--- START Recorded data ---

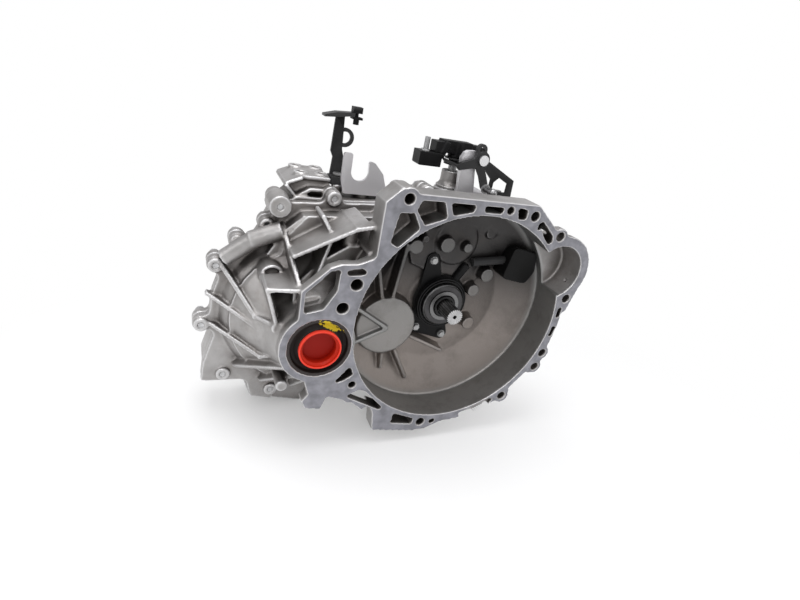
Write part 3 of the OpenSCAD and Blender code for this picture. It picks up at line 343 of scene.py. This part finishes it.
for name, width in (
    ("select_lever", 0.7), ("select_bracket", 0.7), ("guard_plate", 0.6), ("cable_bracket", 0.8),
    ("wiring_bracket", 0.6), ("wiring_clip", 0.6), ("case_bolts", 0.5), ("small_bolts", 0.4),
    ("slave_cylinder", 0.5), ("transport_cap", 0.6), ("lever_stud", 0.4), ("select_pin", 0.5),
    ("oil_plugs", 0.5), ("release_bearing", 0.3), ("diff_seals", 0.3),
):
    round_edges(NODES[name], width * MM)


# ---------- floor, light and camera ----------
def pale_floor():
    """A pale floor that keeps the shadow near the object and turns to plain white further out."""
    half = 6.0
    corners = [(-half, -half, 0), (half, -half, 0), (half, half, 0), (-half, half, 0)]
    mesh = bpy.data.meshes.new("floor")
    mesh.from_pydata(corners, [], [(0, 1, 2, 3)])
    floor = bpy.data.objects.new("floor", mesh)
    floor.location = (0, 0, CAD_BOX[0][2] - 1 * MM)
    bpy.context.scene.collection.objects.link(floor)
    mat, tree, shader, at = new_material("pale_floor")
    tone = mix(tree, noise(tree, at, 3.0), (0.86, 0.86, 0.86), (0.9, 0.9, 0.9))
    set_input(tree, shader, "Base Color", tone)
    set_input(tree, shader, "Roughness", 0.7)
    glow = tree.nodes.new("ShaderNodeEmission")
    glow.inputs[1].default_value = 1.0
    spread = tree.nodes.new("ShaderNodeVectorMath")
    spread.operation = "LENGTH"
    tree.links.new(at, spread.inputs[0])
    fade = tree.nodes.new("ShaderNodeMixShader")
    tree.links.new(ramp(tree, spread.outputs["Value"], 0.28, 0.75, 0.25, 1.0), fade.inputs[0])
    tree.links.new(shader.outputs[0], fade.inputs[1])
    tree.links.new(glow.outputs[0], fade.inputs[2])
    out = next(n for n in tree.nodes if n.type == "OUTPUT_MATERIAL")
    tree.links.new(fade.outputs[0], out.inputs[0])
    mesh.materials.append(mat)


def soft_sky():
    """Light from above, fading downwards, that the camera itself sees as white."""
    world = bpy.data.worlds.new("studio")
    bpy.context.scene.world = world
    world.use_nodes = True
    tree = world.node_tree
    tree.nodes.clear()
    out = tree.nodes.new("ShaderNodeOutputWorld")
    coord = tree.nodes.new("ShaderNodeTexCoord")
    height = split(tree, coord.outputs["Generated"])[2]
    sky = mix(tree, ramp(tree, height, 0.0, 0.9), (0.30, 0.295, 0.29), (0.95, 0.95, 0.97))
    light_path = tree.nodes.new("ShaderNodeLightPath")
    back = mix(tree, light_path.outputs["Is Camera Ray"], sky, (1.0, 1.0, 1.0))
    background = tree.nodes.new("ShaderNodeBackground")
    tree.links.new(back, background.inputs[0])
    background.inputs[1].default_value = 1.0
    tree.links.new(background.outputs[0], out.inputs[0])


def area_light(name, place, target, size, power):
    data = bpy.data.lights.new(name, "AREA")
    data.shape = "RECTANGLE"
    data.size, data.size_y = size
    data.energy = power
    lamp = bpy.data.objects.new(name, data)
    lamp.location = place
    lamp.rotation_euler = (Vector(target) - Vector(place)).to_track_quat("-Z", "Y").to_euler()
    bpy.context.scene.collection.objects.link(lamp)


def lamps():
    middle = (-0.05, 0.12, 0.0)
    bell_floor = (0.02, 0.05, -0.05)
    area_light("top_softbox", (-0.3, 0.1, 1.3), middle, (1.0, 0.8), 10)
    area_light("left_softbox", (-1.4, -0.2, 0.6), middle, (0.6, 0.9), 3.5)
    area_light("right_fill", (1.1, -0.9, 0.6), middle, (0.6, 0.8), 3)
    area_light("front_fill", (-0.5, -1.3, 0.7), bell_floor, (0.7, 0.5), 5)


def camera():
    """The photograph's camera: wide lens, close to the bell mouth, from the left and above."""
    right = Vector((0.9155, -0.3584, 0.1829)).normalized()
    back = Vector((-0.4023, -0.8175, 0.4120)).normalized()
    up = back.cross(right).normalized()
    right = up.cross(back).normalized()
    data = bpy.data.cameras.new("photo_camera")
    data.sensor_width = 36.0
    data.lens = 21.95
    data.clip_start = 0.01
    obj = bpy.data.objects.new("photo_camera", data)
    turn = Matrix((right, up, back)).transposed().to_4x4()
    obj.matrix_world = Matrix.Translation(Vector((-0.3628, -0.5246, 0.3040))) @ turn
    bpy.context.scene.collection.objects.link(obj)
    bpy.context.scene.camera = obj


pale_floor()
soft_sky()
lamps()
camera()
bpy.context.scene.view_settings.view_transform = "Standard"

--- END Recorded data ---

# Stated exercise:
Quote the whole listing above, leaving nothing out.

# Answer to the problem:
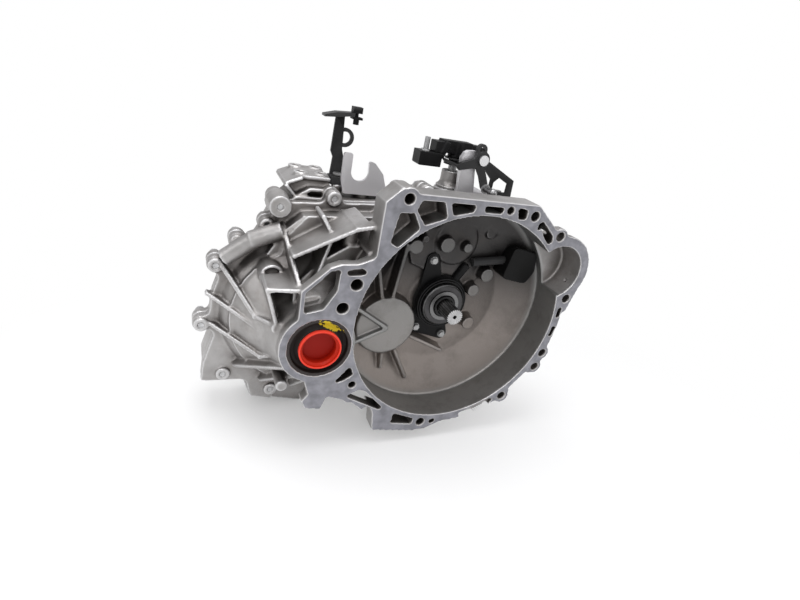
Write part 3 of the OpenSCAD and Blender code for this picture. It picks up at line 343 of scene.py. This part finishes it.
for name, width in (
    ("select_lever", 0.7), ("select_bracket", 0.7), ("guard_plate", 0.6), ("cable_bracket", 0.8),
    ("wiring_bracket", 0.6), ("wiring_clip", 0.6), ("case_bolts", 0.5), ("small_bolts", 0.4),
    ("slave_cylinder", 0.5), ("transport_cap", 0.6), ("lever_stud", 0.4), ("select_pin", 0.5),
    ("oil_plugs", 0.5), ("release_bearing", 0.3), ("diff_seals", 0.3),
):
    round_edges(NODES[name], width * MM)


# ---------- floor, light and camera ----------
def pale_floor():
    """A pale floor that keeps the shadow near the object and turns to plain white further out."""
    half = 6.0
    corners = [(-half, -half, 0), (half, -half, 0), (half, half, 0), (-half, half, 0)]
    mesh = bpy.data.meshes.new("floor")
    mesh.from_pydata(corners, [], [(0, 1, 2, 3)])
    floor = bpy.data.objects.new("floor", mesh)
    floor.location = (0, 0, CAD_BOX[0][2] - 1 * MM)
    bpy.context.scene.collection.objects.link(floor)
    mat, tree, shader, at = new_material("pale_floor")
    tone = mix(tree, noise(tree, at, 3.0), (0.86, 0.86, 0.86), (0.9, 0.9, 0.9))
    set_input(tree, shader, "Base Color", tone)
    set_input(tree, shader, "Roughness", 0.7)
    glow = tree.nodes.new("ShaderNodeEmission")
    glow.inputs[1].default_value = 1.0
    spread = tree.nodes.new("ShaderNodeVectorMath")
    spread.operation = "LENGTH"
    tree.links.new(at, spread.inputs[0])
    fade = tree.nodes.new("ShaderNodeMixShader")
    tree.links.new(ramp(tree, spread.outputs["Value"], 0.28, 0.75, 0.25, 1.0), fade.inputs[0])
    tree.links.new(shader.outputs[0], fade.inputs[1])
    tree.links.new(glow.outputs[0], fade.inputs[2])
    out = next(n for n in tree.nodes if n.type == "OUTPUT_MATERIAL")
    tree.links.new(fade.outputs[0], out.inputs[0])
    mesh.materials.append(mat)


def soft_sky():
    """Light from above, fading downwards, that the camera itself sees as white."""
    world = bpy.data.worlds.new("studio")
    bpy.context.scene.world = world
    world.use_nodes = True
    tree = world.node_tree
    tree.nodes.clear()
    out = tree.nodes.new("ShaderNodeOutputWorld")
    coord = tree.nodes.new("ShaderNodeTexCoord")
    height = split(tree, coord.outputs["Generated"])[2]
    sky = mix(tree, ramp(tree, height, 0.0, 0.9), (0.30, 0.295, 0.29), (0.95, 0.95, 0.97))
    light_path = tree.nodes.new("ShaderNodeLightPath")
    back = mix(tree, light_path.outputs["Is Camera Ray"], sky, (1.0, 1.0, 1.0))
    background = tree.nodes.new("ShaderNodeBackground")
    tree.links.new(back, background.inputs[0])
    background.inputs[1].default_value = 1.0
    tree.links.new(background.outputs[0], out.inputs[0])


def area_light(name, place, target, size, power):
    data = bpy.data.lights.new(name, "AREA")
    data.shape = "RECTANGLE"
    data.size, data.size_y = size
    data.energy = power
    lamp = bpy.data.objects.new(name, data)
    lamp.location = place
    lamp.rotation_euler = (Vector(target) - Vector(place)).to_track_quat("-Z", "Y").to_euler()
    bpy.context.scene.collection.objects.link(lamp)


def lamps():
    middle = (-0.05, 0.12, 0.0)
    bell_floor = (0.02, 0.05, -0.05)
    area_light("top_softbox", (-0.3, 0.1, 1.3), middle, (1.0, 0.8), 10)
    area_light("left_softbox", (-1.4, -0.2, 0.6), middle, (0.6, 0.9), 3.5)
    area_light("right_fill", (1.1, -0.9, 0.6), middle, (0.6, 0.8), 3)
    area_light("front_fill", (-0.5, -1.3, 0.7), bell_floor, (0.7, 0.5), 5)


def camera():
    """The photograph's camera: wide lens, close to the bell mouth, from the left and above."""
    right = Vector((0.9155, -0.3584, 0.1829)).normalized()
    back = Vector((-0.4023, -0.8175, 0.4120)).normalized()
    up = back.cross(right).normalized()
    right = up.cross(back).normalized()
    data = bpy.data.cameras.new("photo_camera")
    data.sensor_width = 36.0
    data.lens = 21.95
    data.clip_start = 0.01
    obj = bpy.data.objects.new("photo_camera", data)
    turn = Matrix((right, up, back)).transposed().to_4x4()
    obj.matrix_world = Matrix.Translation(Vector((-0.3628, -0.5246, 0.3040))) @ turn
    bpy.context.scene.collection.objects.link(obj)
    bpy.context.scene.camera = obj


pale_floor()
soft_sky()
lamps()
camera()
bpy.context.scene.view_settings.view_transform = "Standard"